Chilean gov’t workers strike,
win 10 percent wage increase
(front page)
 
BY BRIAN WILLIAMS  
After a four-day nationwide strike November 17-20, some 450,000 government workers in Chile won a 10 percent wage raise. Members of the National Public Employees Union (ANEF) and Central Workers Union (CUT) were demanding a 14.5 percent increase in pay. The government’s initial offer of 6.5 percent prompted the walkout. Over the past year, the government’s official cost-of-living figures have risen 9.9 percent.

The ANEF began strike actions a week earlier and were then joined by CUT members. Striking workers took to the streets, marching in most of the nation’s major cities. In Valparaíso, Chile, nearly 30,000 public workers rallied outside Congress November 19, reported the Valparaíso Times. Teachers, garbage workers, as well as doctors and judges participated in the walkout.

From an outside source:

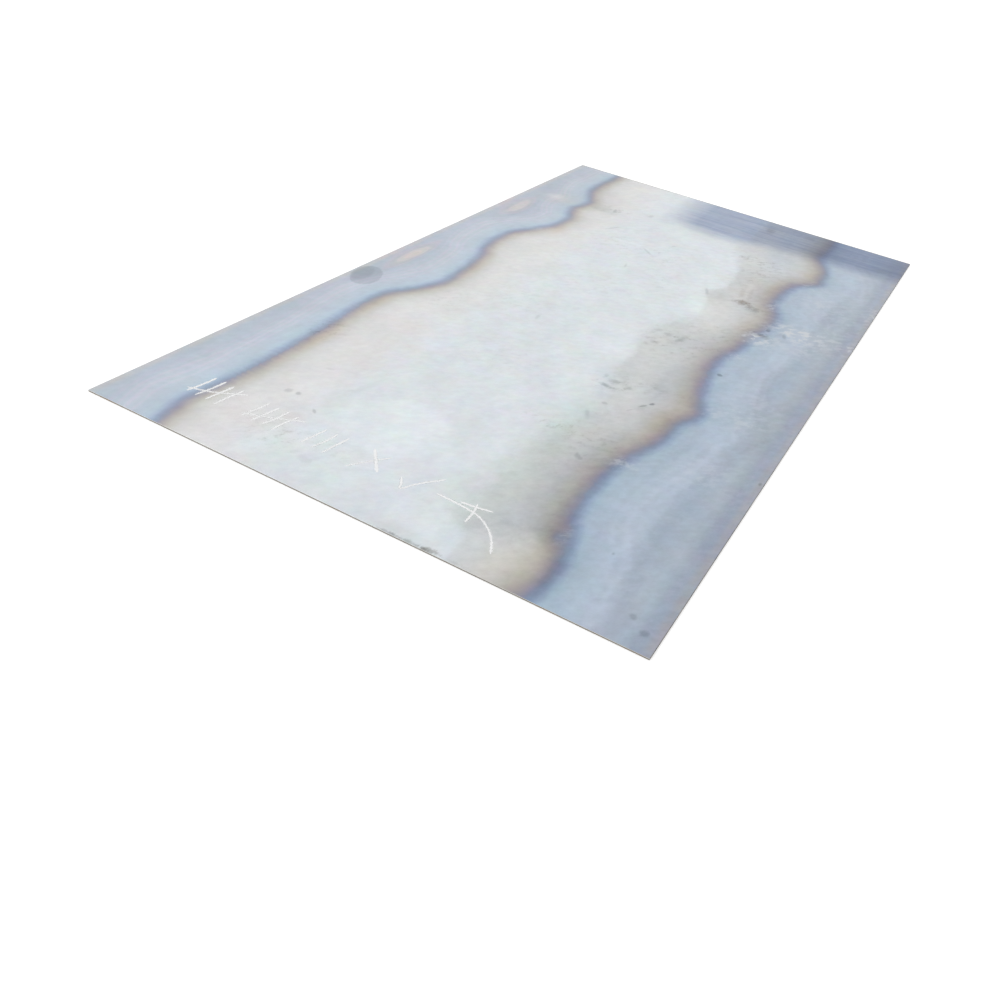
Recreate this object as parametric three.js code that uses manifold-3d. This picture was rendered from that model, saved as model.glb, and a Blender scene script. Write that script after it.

Union officials, insisting that a wage increase had to be a double-digit figure, announced an end to the strike November 20 after Chile’s Senate in a 32-0 vote approved a 10 percent raise. Hours earlier the Chamber of Deputies in a 98-4 vote rejected a 9.5 percent increase. The Senate’s wage hike proposal “now returns to the lower house for a vote, where it is expected to pass,” reported AP.